SS: -It's a library loan or anything [laugh]. But, ah, like I said, I read everything I get my hands on now.
BH: That's good.
SS: Even, ah, shampoo bottles. [Laughter]
BH: Well, is there anything else you want to add that we didn't talk about?
SS: Well, just that I love the South. I think it's, we're a good people, uh, for the most part. Um, other people have trouble with our language and the way we speak.
BH: Uh-huh.
SS: But if you talk to someone from like Ireland now-.
BH: Uh-huh.
SS: And you, you can recognize some of our slow, [cough] even though they're talking faster-.
BH: Right.
SS: You can still detect the same, ah, slang. And, um, ah, I don't know exactly what I'm trying to say here. Ah, you can recognize-.
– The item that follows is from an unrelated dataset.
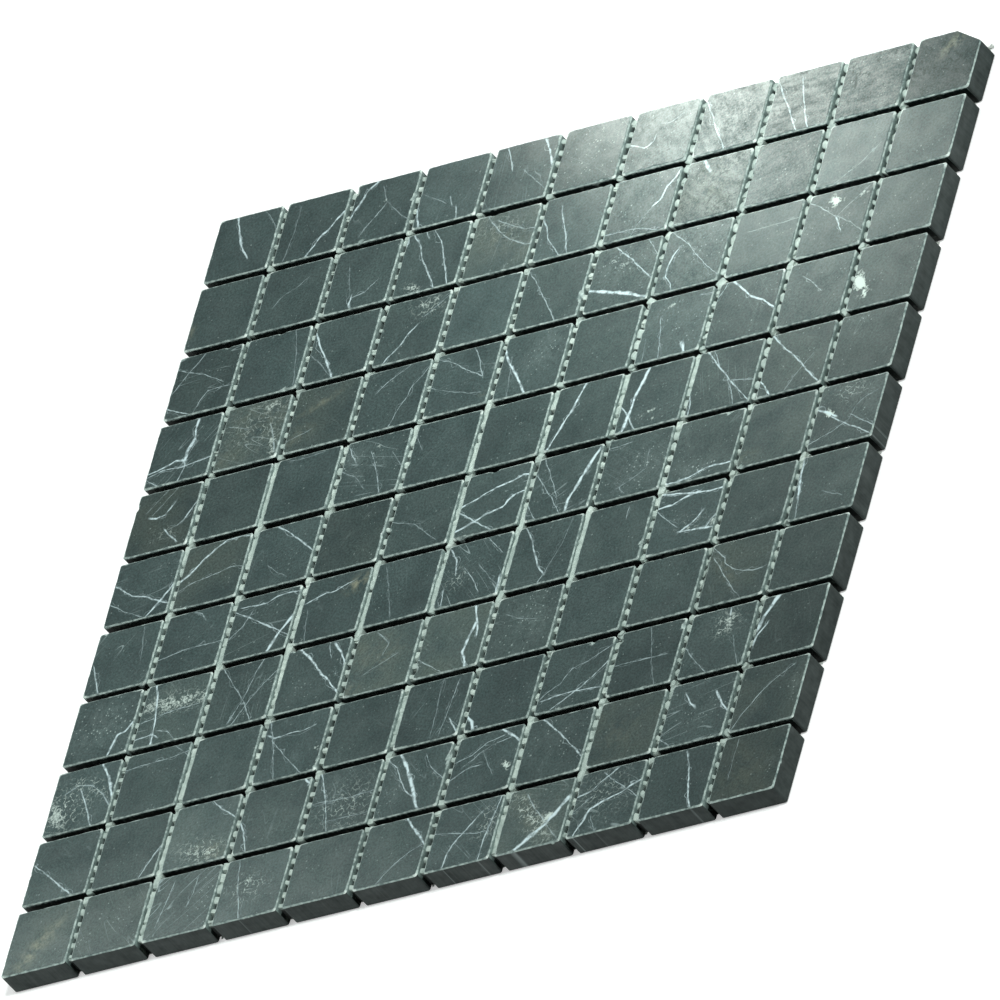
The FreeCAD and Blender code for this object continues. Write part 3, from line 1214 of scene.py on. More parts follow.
def lay_worn_edges(tree, colour, whole, edge, sawn, bruise):
    """Pale bruises on the worn arris and beside it."""
    pale = cloudy(tree, clouds, whole, 500.0, 3.0)
    pale = blend(tree, pale, (0.13, 0.175, 0.17), (0.45, 0.54, 0.51))
    corner = attribute(tree, "corner", "Fac")
    beside = calc(tree, "MULTIPLY_ADD", bruise, -0.8, attribute(tree, "edge", "Fac"))
    beside = calc(tree, "MULTIPLY_ADD", corner, -0.22, beside)
    beside = calc(tree, "MULTIPLY", remap(tree, beside, 0.09, -0.20), 0.85)
    beside = calc(tree, "MULTIPLY", beside, calc(tree, "SUBTRACT", 1.0, sawn))
    white = remap(tree, calc(tree, "MULTIPLY", corner, bruise), 0.38, 0.58)
    pale = blend(tree, white, pale, (0.66, 0.74, 0.70))
    return blend(tree, calc(tree, "MAXIMUM", edge, beside), colour, pale)


print("walls and edges ready")

# %% [markdown]
# ## Shine
#
# The honed face has a soft shine like a thin coat. It is blotched, weaker in the pits and
# on dark chips, and half gone on walls and worn edges. The unevenly honed chips at the back
# right show it in drawn streaks.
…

BH: \\ We're somewhat-. \\
SS: \\ That our origin is that Irish quality. And, and, um, \\ even when you speak to Irish people today.
BH: Right.
SS: And the accents, I think come from that, you can hear it.
BH: Uh-huh.
SS: [Cough] Um, whereas, like a friend of mine is from Boston, and her accent is totally Boston, of course. And I don't know why they drop their R's but they pick them back up in Texas anyway. So, that's cool. [Laugh] [Cough] They don't. They 'pak the ca.'
BH: [Laugh] They 'pak the ca.'
SS: And in Texas you, you go buy some 'earl' for the car. [Laugh] The carrr.
BH: Thank you, Sherry.
SS: Oh, you're welcome. I enjoyed it.